Los resultados no podían haber sido peores. Si la solución dependía del poder público, había que arrebatar el gobierno. Y eso es lo que buscó hacerse. De sobra conocemos lo que ocurrió en la Argentina…, o no; porque el tiempo hace olvidar demasiado rápidamente los acontecimientos en estas latitudes y de los hechos sólo queda lo que el establishment eligió conservar. Porque en el medio de esta sucesión de tergiversaciones y arrebatos, también se confiscó la memoria.
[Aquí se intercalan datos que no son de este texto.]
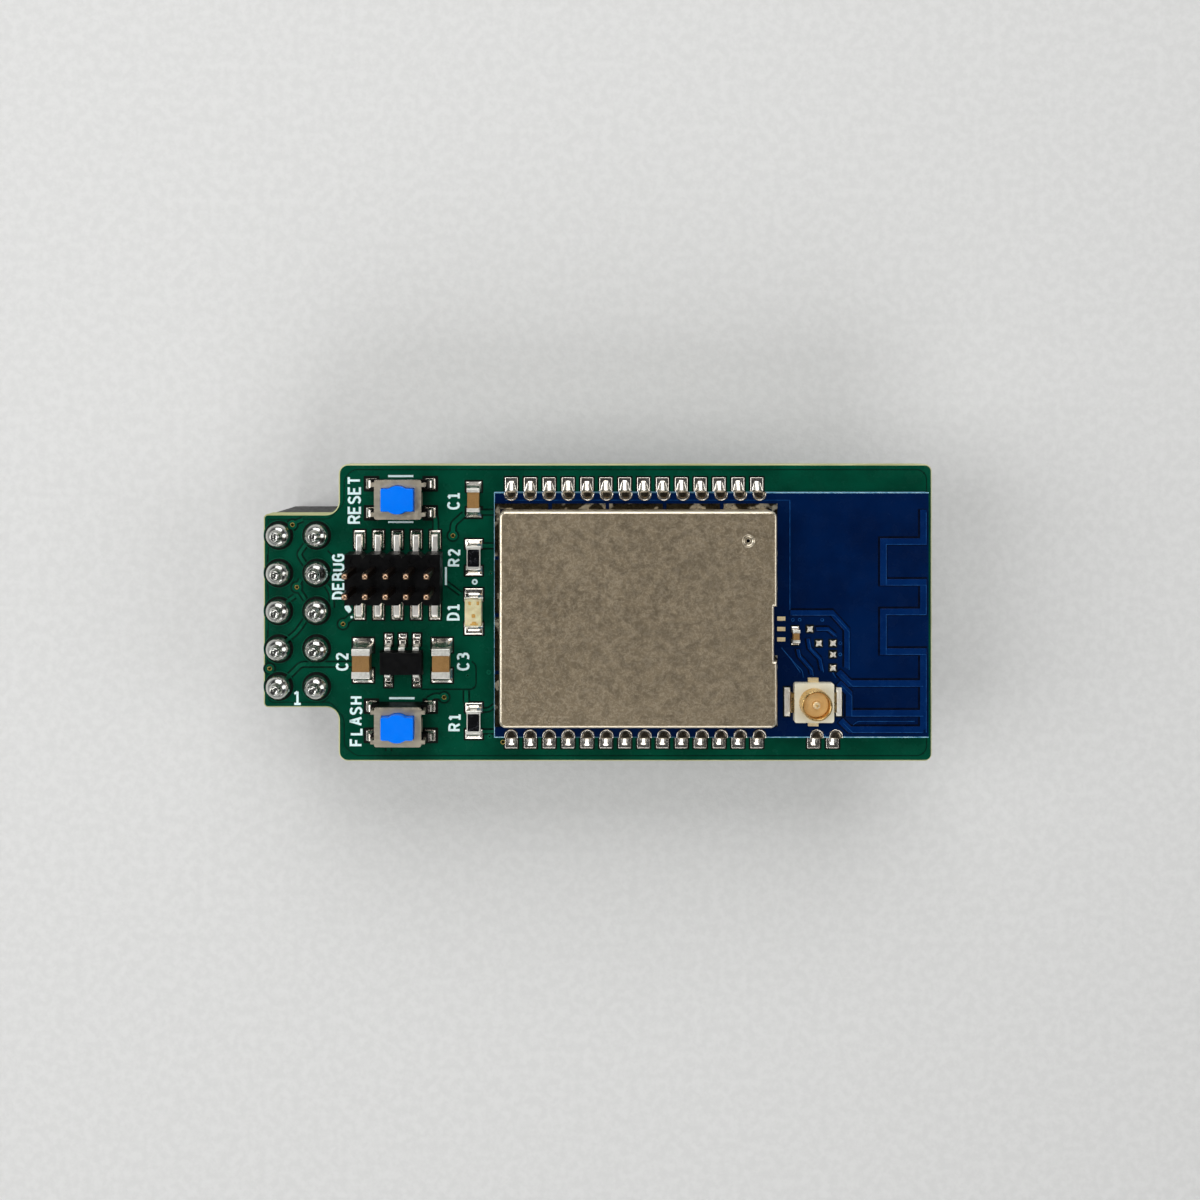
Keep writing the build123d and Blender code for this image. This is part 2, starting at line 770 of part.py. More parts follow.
def chip_core(seat, size):
    """The body of a chip part, inside its plated ends. Sizes are length, width, height."""
    length, width, height = size
    with BuildPart() as core:
        with BuildSketch(seat.offset(pad_height + plating)):
            Rectangle(width - 2 * plating, length - 2 * plating)
        extrude(amount=height - 2 * plating)
    return core


def end_caps(seat, size, band):
    """The two plated ends of a chip part lying along Y, rounded at their outer edges."""
    length, width, height = size
    with BuildPart() as caps:
        with BuildSketch(seat.offset(pad_height)):
            Rectangle(width, length)
        extrude(amount=height)
        fillet(caps.edges().filter_by(Axis.X), 2 * plating)
        with BuildSketch(seat.offset(pad_height)):
            Rectangle(width, length - 2 * band)
        extrude(amount=height, mode=Mode.SUBTRACT)
        add(chip_core(seat, size).part, mode=Mode.SUBTRACT)
    return caps


def end_joints(seat, size, band, pad_side, pad_reach):
    """Solder under both ends of a chip part, climbing each end in a hollow curve."""
    length, width, height = size
    end = length / 2
    pad_length = band + pad_reach
    with BuildPart() as joints:
        with BuildSketch(lengthwise(seat)):
            with BuildLine():
                Polyline(
                    *solder_fillet(
                        (end, pad_height), solder_toe * pad_reach, solder_climb * height
                    ),
                    close=True,
                )
            make_face()
        extrude(amount=width / 2, both=True)
        with BuildSketch(seat):
            with Locations((0, end + pad_reach - pad_length / 2)):
                Rectangle(width + 2 * pad_side, pad_length)
        extrude(amount=pad_height)
        mirror(about=Plane(seat.origin, z_dir=(0, 1, 0)))
    return joints


# Capacitors
large_cap_size = (large_cap_length, large_cap_width, large_cap_height)
small_cap_size = (small_cap_length, small_cap_width, small_cap_height)
c1_seat = carrier_seat(column_x, small_cap_y)
c2_seat = carrier_seat(regulator_x - large_cap_spacing, regulator_y)
c3_seat = carrier_seat(regulator_x + large_cap_spacing, regulator_y)
write(chip_core(c1_seat, small_cap_size), "c1_body")
write(chip_core(c2_seat, large_cap_size), "c2_body")
write(chip_core(c3_seat, large_cap_size), "c3_body")

# Resistors: a pale core with a dark coat between the plated ends
resistor_size = (resistor_length, resistor_width, resistor_height)
coat_length = resistor_length - 2 * resistor_band
coat_width = resistor_width - 2 * resistor_coat_margin
r1_seat = carrier_seat(column_x, flash_y)
r2_seat = carrier_seat(column_x, upper_resistor_y)
with BuildPart() as resistor_cores:
    add(chip_core(r1_seat, resistor_size).part)
    add(chip_core(r2_seat, resistor_size).part)
write(resistor_cores, "resistor_cores")
with BuildPart() as resistor_coats:
    for coat_seat in (r1_seat, r2_seat):
        with BuildSketch(coat_seat.offset(pad_height + resistor_height - plating)) as coat:
            Rectangle(coat_width, coat_length)
            fillet(coat.vertices(), resistor_coat_margin)
        extrude(amount=resistor_coat_height)
write(resistor_coats, "resistor_coats")

# Light: a pale base with plated ends, a clear cast block and the chip inside it
light_seat = carrier_seat(column_x, light_y)
light_size = (light_length, light_width, light_base_height)
light_level = light_seat.offset(pad_height + light_base_height - plating)
write(chip_core(light_seat, light_size), "light_base")
with BuildPart() as light_die:
    with BuildSketch(light_level):
        with Locations((0, light_die_shift)):
            Rectangle(light_die_side, light_die_side)
    extrude(amount=light_die_height)
write(light_die, "light_die")
with BuildPart() as light_lens:
    with BuildSketch(light_level):
        Rectangle(light_width - 2 * plating, light_lens_length)
    extrude(amount=light_lens_height, taper=light_lens_draft)
    add(light_die.part, mode=Mode.SUBTRACT)
write(light_lens, "light_lens")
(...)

Miles de jóvenes, muchos de ellos procedentes de clases altas, se lanzaron a la acción armada, que no desechó los métodos terroristas, bajo la dirección de una cúpula con fines inconfesables que jamás creyó en lo que estaba promoviendo, salvo en la parte que le sirviera para tomar el poder.
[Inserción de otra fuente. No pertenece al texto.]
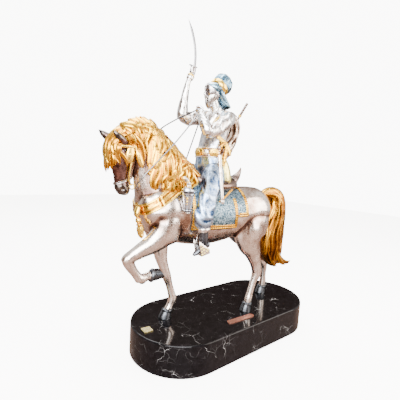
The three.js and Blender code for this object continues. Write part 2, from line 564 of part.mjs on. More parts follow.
// A short dagger thrust through the belt, with a hooked hilt
function dagger(grow = 0) {
  const rows = [[-3, -35, 56, 2.2, 2.4], [-2, -35, 63, 2.6, 3], [3, -34, 67, 2.8, 3.2], [8, -34, 64, 3, 3.4],
    [9, -35, 56, 3.2, 3.4], [7, -36, 46, 3.6, 3.8], [5, -37, 36, 3.2, 3.6], [3, -38, 24, 1.6, 2]];
  return limb(r(rows), { sides: 8, across: vec(0, 1, 0.3), grow });
}

const riderSolid = cut(join(riderParts), clothedTrunk, saddle(fitGap), horseHairRoom, sabre(fitGap), rifle(fitGap), scabbard(fitGap),
  dagger(fitGap));

// Tack

function breastCollar() {
  const slope = -28;
  const slice = block(-168 * horseScale, 0, 250 * horseScale, 130 * horseScale, 2 * reach, collarWidth, [0, slope, 0]);
  const rear = clothSlab(clothFront, 0, reach, clothTop, 6 * horseScale);
  const band = join(trunk(fitGap + collarThickness), foreQuarters(fitGap + collarThickness)).intersect(slice).subtract(rear);
  const drop = limb(h([[-205, -15, 233, 8, 4], [-208, -17, 224, 5, 4], [-206, -18, 216, 4, 4], [-205, -19, 208, 7, 5],
    [-203, -20, 195, 8, 5], [-201, -20.5, 183, 5.5, 4], [-200, -20.5, 176, 1.5, 1.5]]), { sides: 8 });
  return join(band, drop);
}
const collarSolid = cut(breastCollar(), horseRoom);

const bitPlace = (side) => turnRows(h([[-220, side * 13.5, 264]]))[0];
const ringRadius = 4.2 * horseScale;
const bitRing = (side, grow = 0) => fromGeometry(new THREE.TorusGeometry(ringRadius, strapThickness * 0.8 + grow, 5, 7)
  .rotateX(Math.PI / 2).translate(...bitPlace(side)));

function bridle() {
  const noseSlice = block(-232 * horseScale, 0, 273 * horseScale, 50 * horseScale, reach, strapWidth, [0, -12, 0]);
  const straps = (side) => [
    [[-220, side * 12, 266, 2.4, 3], [-226, side * 12, 275, 2.4, 3], [-223, side * 17, 320, 2.4, 3]],
    [[-229, side * 15.5, 301, 2, 3.5], [-229, side * 17.8, 310, 6.5, 3.4], [-228, side * 18, 320, 6.5, 3.4],
      [-227, side * 16.5, 330, 3, 3]],
    [[-258, side * 10, 333, 3, 3], [-246, side * 17, 335, 3.6, 3], [-218, side * 18.5, 329, 3, 3]],
    [[-221, side * 19, 331, 3.4, 3], [-217, side * 21.5, 314, 5, 4], [-210, side * 22, 293, 1.4, 1.4]]];
  const onSide = (side) => straps(side).map((rows) => limb(turnRows(h(rows)), { sides: 5, across: vec(1, 0, 0) }));
  return join(head(fitGap + strapThickness).intersect(noseSlice), onSide(-1), onSide(1), bitRing(-1), bitRing(1));
}
const bridleSolid = cut(bridle(), head(fitGap), trunk(fitGap), horseHairRoom, ear(-1, fitGap), ear(1, fitGap));

// A holster hangs on each side of the pommel, with a pistol in it
const holsterTop = (side) => h([[-132, side * 53, 262]])[0];

const mouthScale = holsterLength / 40; // the holster and pistol are carved for a length of 40

// Rows written from the holster's mouth
const fromMouth = (side, rows) => {
  const [x, y, z] = holsterTop(side);
  return rows.map(([dx, dy, dz, half, deep]) => [x + dx * mouthScale, y + dy * side * mouthScale, z + dz * mouthScale, half * mouthScale, deep * mouthScale]);
};

function holster(side) {
  const pouch = limb(fromMouth(side, [[0, 0, 0, 7, 8.5], [-1, 1, -3, 9.5, 11], [0, 0, -8, 8, 9], [0, 0, -33.6, 5, 5.4],
    [0, 0, -35.2, 6.4, 6.8], [0, 0, -40, 5.6, 6]]), { sides: 8 });
  const strap = limb(fromMouth(side, [[2, -2, -6, 7, 4], [6, -16, 6, 7, 4], [10, -32, 16, 6, 3]]),
    { sides: 8, across: vec(1, 0, 0) });
  return cut(join(pouch, strap), horseHairRoom, foreQuarters(fitGap), clothedTrunk, saddle(fitGap),
    pistol(side, fitGap));
}

function pistol(side, grow = 0) {
  return limb(fromMouth(side, [[0, 0, -6, 3, 4], [0, 0, 6, 3.6, 5], [-1, 0, 13, 3.4, 4.2], [-6, 0, 19, 3.4, 3.8],
    [-11, 0, 21, 3.8, 4], [-14, 0, 21, 2, 2]]), { sides: 8, grow });
}

// A stirrup: two tapered cheek plates on a slanted treadle, and the leather up under the cloth
function stirrup(side) {
  const [fx, fy, fz] = at(...fromAnkle(side, -6, 0.5, -6));
  const half = 8.4 * riderScale;
  const k = riderScale;
  const outline = [[-13, 17], [-6, -11.5], [12, -7.5], [10, 1.5]].map(([x, z]) => [fx + x * k, fz + z * k]);
  const cheek = (way) => {
    const y = fy + way * (half + stirrupPlate / 2);
    return sidePrism(outline, y - stirrupPlate / 2, y + stirrupPlate / 2);
  };
  const tread = block(fx + 3 * k, fy, fz - 9.2 * k, 17 * k, 2 * half + stirrupPlate, stirrupPlate, [0, -12, 0]);
  const y = fy - side * (half + stirrupPlate / 2);
  const leather = limb([[fx - 6 * k, y, fz + 8 * k, k, 2.5 * k], [fx - 2 * k, y, fz + 26 * k, k, 2.5 * k],
    [fx, y + side * 3 * k, fz + 44 * k, k, 2.5 * k]], { sides: 6 });
  return cut(join(cheek(-1), cheek(1), tread, leather), leg(side, fitGap), clothedTrunk);
}
// Reins of stiff drawn wire, from the left fist
function wire(points) {
  const curve = new THREE.CatmullRomCurve3(points.map((p) => vec(...p)));
  const radius = reinDiameter / 2;
  const section = new THREE.Shape(Array.from({ length: 6 }, (_, i) => new THREE.Vector2(
    radius * Math.cos((i * Math.PI) / 3), radius * Math.sin((i * Math.PI) / 3))));
  return fromGeometry(new THREE.ExtrudeGeometry(section,
    { extrudePath: curve, steps: points.length * 2, bevelEnabled: false }));
}
const reinRing = (side) => {
  const [x, y, z] = bitPlace(side);
  return [x + ringRadius, y + side * 2.5 * horseScale, z - 1.5 * horseScale];
};
const handRoom = [leftFist(fitGap), thumb(fitGap), leftForearm(fitGap)];
const reins = {
  near: wire([at(-45, -22, 121), ...h([[-150, -32, 343], [-203, -31, 286]]), reinRing(-1)]),
  far: wire([at(-47, -16, 124), ...h([[-128, 10, 388], [-157, 25, 364], [-190, 33, 322], [-212, 27, 284]]), reinRing(1)]),
  end: wire([at(-43, -24, 118), ...h([[-94, 4, 312]])]),
};

const group = new THREE.Group();
const figure = new THREE.Group();
figure.position.set(horseX, horseY, plinthHeight);
figure.rotation.z = radians(-horseTurn);
group.add(figure);

const finishes = {
  marble: new THREE.MeshStandardMaterial({ color: 0x17171a, roughness: 0.1, metalness: 0 }),
  copper: new THREE.MeshStandardMaterial({ color: 0xb47a62, roughness: 0.35, metalness: 1 }),
  paleGilt: new THREE.MeshStandardMaterial({ color: 0xd8cfa2, roughness: 0.35, metalness: 1 }),
  silver: new THREE.MeshStandardMaterial({ color: 0xd3c7c0, roughness: 0.3, metalness: 1 }),
  gilt: new THREE.MeshStandardMaterial({ color: 0xdda032, roughness: 0.3, metalness: 1 }),
  blue: new THREE.MeshStandardMaterial({ color: 0x7d93ad, roughness: 0.45, metalness: 0.4 }),
  dark: new THREE.MeshStandardMaterial({ color: 0x3c3a3e, roughness: 0.4, metalness: 0.8 }),
};

function add(parent, name, solid, finish) {
  const mesh = new THREE.Mesh(toGeometry(solid), finishes[finish]);
  mesh.name = name;
  parent.add(mesh);
}

// The plinth's outline, drawn "inset" inside its real edge
function plinthShape(inset) {
  const radius = plinthWidth / 2 - inset;
  const half = plinthLength / 2 - plinthWidth / 2;
  const shape = [];
  for (let i = 0; i <= plinthArcSteps; i++) {
    const angle = -Math.PI / 2 + (Math.PI * i) / plinthArcSteps;
    shape.push([half + radius * Math.cos(angle), radius * Math.sin(angle)]);
  }
  return [...shape, ...shape.map(([x, y]) => [-x, -y])];
}
const plinthSolid = skin([[plinthEdge, 0], [0, plinthEdge], [0, plinthHeight - plinthEdge], [plinthEdge, plinthHeight]]
  .map(([inset, z]) => plinthShape(inset).map(([x, y]) => vec(x, y, z))));
add(group, 'plinth', plinthSolid, 'marble');

const nameplateShape = new THREE.Shape();
const plateEnd = nameplateLength / 2 - nameplateWidth / 2;
nameplateShape.absarc(plateEnd, 0, nameplateWidth / 2, -Math.PI / 2, Math.PI / 2);
nameplateShape.absarc(-plateEnd, 0, nameplateWidth / 2, Math.PI / 2, (3 * Math.PI) / 2);
const nameplate = new THREE.ExtrudeGeometry(nameplateShape,
  { depth: nameplateThickness, bevelEnabled: false, curveSegments: 8 });
nameplate.rotateZ(radians(nameplateTurn));
nameplate.translate(nameplateX, nameplateInset - plinthWidth / 2, plinthHeight + fitGap);
add(group, 'name_plate', fromGeometry(nameplate), 'copper');
const plaqueX = cornerPlaqueInset - plinthLength / 2;
const plaqueZ = plinthHeight + fitGap + cornerPlaqueThickness / 2;
add(group, 'corner_plaque', block(plaqueX, cornerPlaqueY, plaqueZ,
  cornerPlaqueSide, cornerPlaqueSide, cornerPlaqueThickness, [0, 0, nameplateTurn]), 'paleGilt');

add(figure, 'horse', horseSolid, 'silver');
add(figure, 'bridle', bridleSolid, 'gilt');
add(figure, 'breast_collar', collarSolid, 'gilt');
add(figure, 'saddle_cloth', clothSolid, 'blue');
add(figure, 'saddle', saddleSolid, 'dark');
add(figure, 'rider', riderSolid, 'silver');
add(figure, 'sabre', sabre(), 'silver');
add(figure, 'rifle', rifle(), 'dark');
add(figure, 'scabbard', scabbard(), 'silver');
add(figure, 'dagger', dagger(), 'gilt');
for (const [side, name] of [[-1, 'left'], [1, 'right']]) {
  add(figure, `holster_${name}`, holster(side), 'blue');
  add(figure, `pistol_${name}`, cut(pistol(side), horseHairRoom), 'silver');
  add(figure, `stirrup_${name}`, stirrup(side), 'silver');
}
for (const [name, rein] of Object.entries(reins)) {
  add(figure, `rein_${name}`, cut(rein, handRoom, bitRing(-1, fitGap), bitRing(1, fitGap), saddle(fitGap)), 'dark');
}

export default group;
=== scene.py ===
# %% [markdown]
# This lesson dresses an equestrian statuette: a horseman with a raised sabre on a stepping
# horse, cast in metal, silvered and gilt, on a polished marble plinth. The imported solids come
# first. They are the fixed frame, and nothing in it is moved.
# %% Load the frame
import math

import bmesh
import bpy
import numpy as np
from mathutils import Matrix


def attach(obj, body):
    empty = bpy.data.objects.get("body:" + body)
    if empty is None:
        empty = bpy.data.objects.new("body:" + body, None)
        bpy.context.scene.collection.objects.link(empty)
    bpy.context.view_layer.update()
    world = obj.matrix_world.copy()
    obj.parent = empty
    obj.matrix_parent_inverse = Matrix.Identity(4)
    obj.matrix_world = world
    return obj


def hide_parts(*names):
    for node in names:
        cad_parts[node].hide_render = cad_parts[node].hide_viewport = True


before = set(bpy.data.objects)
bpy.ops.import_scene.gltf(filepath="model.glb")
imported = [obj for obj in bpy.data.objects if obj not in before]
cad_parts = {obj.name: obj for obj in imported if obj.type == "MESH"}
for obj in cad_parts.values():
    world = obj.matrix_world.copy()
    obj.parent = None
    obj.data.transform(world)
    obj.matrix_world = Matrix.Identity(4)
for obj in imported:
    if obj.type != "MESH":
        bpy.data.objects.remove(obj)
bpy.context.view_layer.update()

# %% [markdown]
# All shapes are written in millimetres in the horse's own frame: x runs to the tail, y to the
# horse's right, z up from the plinth's top. One function then puts points where the casting
# stands on its plinth. The rider is written from the seat in the same way, and most of what
# comes in pairs is written once, for the right side.
# %% Frames
MM = 0.001
PLINTH_TOP = 60.0
HORSE_AT = np.array([-20.0, -10.0, PLINTH_TOP])
HORSE_TURN = math.radians(-4.5)
SEAT = np.array([-50.0, 0.0, 284.0])


def spun(points, angle):
    """Points turned about the upright axis: (x cos a - y sin a, x sin a + y cos a, z)."""
    x, y, z = np.moveaxis(np.asarray(points, float), -1, 0)
    c, s = math.cos(angle), math.sin(angle)
    return np.stack([x * c - y * s, x * s + y * c, z], -1)


def place(points):
    """Horse frame in mm to the row's frame in m: turned, moved and scaled."""
    return (spun(points, HORSE_TURN) + HORSE_AT) * MM


def placed_back(points):
    """The row's frame in mm to the horse frame."""
    return spun(np.asarray(points, float) - HORSE_AT, -HORSE_TURN)


def shifted(rows, by, side=1):
    """Rows with y times side, and then with their places, the first three numbers, moved."""
    rows = np.array(rows, float)
    rows[:, 1] *= side
    rows[:, :3] += by
    return rows


def from_seat(rows, side=1):
    """Rows written from the seat, moved to the horse frame."""
    return shifted(rows, SEAT, side)


print("the seat stands at", place(SEAT).round(4), "m")


# %% [markdown]
# A casting's limb is a profile carried along a path. Few rows of numbers are enough if a
# curve passes through them: each row gives a place and the section's two half-axes there.
# %% Surfaces from rows of numbers
def finer(rows, steps):
    """Catmull-Rom: between rows p1 and p2 the value is the cubic through both, with the slope
    (p2 - p0) / 2 at p1 and (p3 - p1) / 2 at p2."""
    rows = np.asarray(rows, float)
    q = np.vstack([rows[:1], rows, rows[-1:]])
    p0, p1, p2, p3 = q[:-3], q[1:-2], q[2:-1], q[3:]
    t = np.linspace(0, 1, steps, endpoint=False)[:, None, None]
    curve = p1 + 0.5 * t * (p2 - p0 + t * (2 * p0 - 5 * p1 + 4 * p2 - p3 + t * (3 * (p1 - p2) + p3 - p0)))
    return np.vstack([curve.transpose(1, 0, 2).reshape(-1, rows.shape[1]), rows[-1:]])


def unit(v):
    """Each vector divided by its length."""
    return v / np.maximum(np.linalg.norm(v, axis=-1, keepdims=True), 1e-9)


def limb(rows, around=24, across=(0, 1, 0), steps=5, fold=None, grow=0.0):
    """Rings c + w cos(a) s + d sin(a) n: s is 'across' made square to the path, n square to both,
    w and d the row's half-axes, all times fold(angle, how far along)."""
    fine = finer(rows, steps)
    centre, w, d = fine[:, :3], fine[:, 3, None] + grow, fine[:, 4, None] + grow
    t = unit(np.gradient(centre, axis=0))
    a = np.asarray(across, float)
    s = unit(a - (t @ a)[:, None] * t)
    n = np.cross(t, s)
    angle = np.linspace(0, 2 * math.pi, around, endpoint=False)[None]
    along = np.linspace(0, 1, len(fine))[:, None]
    k = np.ones((len(fine), around)) if fold is None else fold(angle, along)
    return (centre[:, None] + (k * w * np.cos(angle))[..., None] * s[:, None]
            + (k * d * np.sin(angle))[..., None] * n[:, None])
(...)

A pesar del riesgo extremo, era más aceptable para la mayoría de ellos matar y morir en un segundo, que dedicar años de humildes esfuerzos al alivio de una realidad amarga que resultaba demasiado difícil de soportar. En este último sentido, casi todos estamos en falta.
Pero en aquel momento, había una culpa sembrada sobre los que habían crecido con una infancia acomodada, en contraste con quienes debían trabajar como obreros en una fábrica. Y, así y todo, todavía había obreros y eran, en los 60 y comienzos de los 70, los de mejores ingresos de Iberoamérica.
En diez años explotaron 4380 bombas, más de una en promedio por día. En eso quedó convertido el amor por los pobres. El resto de la historia ya lo conocemos; nos lo cuentan todos los días, desde las organizaciones de derechos humanos, que también hacen su negocio con la desgracia ajena y, en algunos pocos casos, con la propia.
Hoy, la Teología de la Liberación está en decadencia, pero quedaron sus estructuras intelectuales. La Iglesia está perdiendo feligreses y muchos suponen que es porque se necesita mayor compromiso social y político; pero la realidad es que la deserción se produce hacia confesiones donde sólo se habla de Dios.
En aviación, se denomina “desorientación espacial” al fenómeno que confunde el cielo con la tierra.